2. Kadastro sonucunda Sivas ili, Zara ilçesi, ... köyünde kain 156 ada 109 parsel sayılı taşınmaz Devletin hüküm ve tasarrufu altında ve ekonomik yarar sağlanması mümkün yerlerden olması nedeniyle senetsizden davalılardan Hazine adına, 710.714,32 m2 yüz ölçümlü ham toprak vasfıyla 19.07.2008 tarihinde tespit edilmiş, askı ilân süresi içinde Hasan oğlu ... ve ... oğlu ... ...'in tespite itirazlarının taşınmaz üzerinde ... köyü hayvanlarının otladığı ve Devletin hüküm ve tasarrufu altındaki yerlerden olduğu gerekçesiyle Kadastro Komisyonunun 05.06.2009 tarih ve 528 sayılı kararı ile reddedilmesi üzerine, tespit 10.07.2009 tarihinde kesinleşmiş ve dava konusu taşınmaz Hazine adına tescil edilmiştir.
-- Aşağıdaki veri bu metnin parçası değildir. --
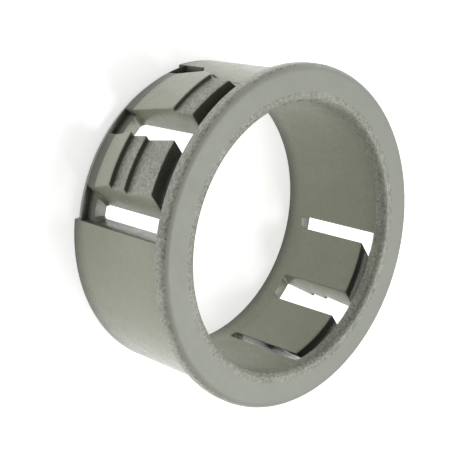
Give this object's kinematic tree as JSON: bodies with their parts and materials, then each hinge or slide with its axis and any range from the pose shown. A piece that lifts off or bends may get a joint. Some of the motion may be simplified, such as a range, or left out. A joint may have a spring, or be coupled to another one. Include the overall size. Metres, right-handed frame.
{
  "type": "snap bushing",
  "caption": "Flanged snap bushing for a round panel hole: thin slotted barrel with stepped spring fingers that catch behind the panel.",
  "frame": {"origin": "centre of the rear rim, on the bore axis", "axes": "+Z along the bore towards the flange, -Y and +Y along the middle of the two mould slides that cut the finger pairs"},
  "size_m": [0.033, 0.0334, 0.0141],
  "materials": {
    "flange_nylon": "fine spark-eroded texture",
    "barrel_nylon": "satin, smooth steel",
    "finger_nylon": "smooth ramp, grained steps"
  },
  "bodies": {
    "body": {"flange_ring": "flange_nylon", "rear_collar": "barrel_nylon", "side_wall_left": "barrel_nylon", "side_wall_right": "barrel_nylon"},
    "front_narrow_finger": {"front_narrow_finger": "finger_nylon"},
    "front_wide_finger": {"front_wide_finger": "finger_nylon"},
    "back_narrow_finger": {"back_narrow_finger": "finger_nylon"},
    "back_wide_finger": {"back_wide_finger": "finger_nylon"}
  },
  "joints": [
    {"name": "front_narrow_flex", "type": "hinge", "parent": "body", "child": "front_narrow_finger", "pos_m": [0.00704, -0.01272, 0.00215], "axis": [-0.8749, -0.4843, 0], "range_deg": [0, 12], "stiffness_Nm_per_rad": 1},
    {"name": "front_wide_flex", "type": "hinge", "parent": "body", "child": "front_wide_finger", "pos_m": [-0.0019, -0.01437, 0.00215], "axis": [-0.9914, 0.1311, 0], "range_deg": [0, 12], "stiffness_Nm_per_rad": 1},
    {"name": "back_narrow_flex", "type": "hinge", "parent": "body", "child": "back_narrow_finger", "pos_m": [-0.00704, 0.01272, 0.00215], "axis": [0.8749, 0.4843, 0], "range_deg": [0, 12], "stiffness_Nm_per_rad": 1},
    {"name": "back_wide_flex", "type": "hinge", "parent": "body", "child": "back_wide_finger", "pos_m": [0.0019, 0.01437, 0.00215], "axis": [0.9914, -0.1311, 0], "range_deg": [0, 12], "stiffness_Nm_per_rad": 1}
  ]
}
3. Temyizen incelenen karar, tarafların karşılıklı iddia ve savunmalarına, dayandıkları belgelere, uyuşmazlığa uygulanması gereken hukuk kuralları ile hukuki ilişkinin nitelendirilmesine, dava şartlarına, yargılama ve ispat kuralları ile kararda belirtilen gerekçelere göre usul ve kanuna uygun olup davacı tarafından temyiz dilekçesinde ileri sürülen nedenler kararın bozulmasını gerektirecek nitelikte görülmemiştir.
VI. KARAR
Açıklanan sebeplerle;
Davacının temyiz itirazının reddi ile temyiz olunan Bölge Adliye Mahkemesi kararının 6100 sayılı Kanun'un 370 inci maddesinin birinci fıkrası uyarınca ONANMASINA,
Onama harcı peşin alındığından yeniden harç alınmasına yer olmadığına,
Dosyanın Zara Asliye Hukuk Mahkemesine, kararın bir örneğinin Kayseri Bölge Adliye Mahkemesi 4. Hukuk Dairesine gönderilmesine,
06.05.2024 tarihinde kesin olarak oy birliğiyle karar verildi.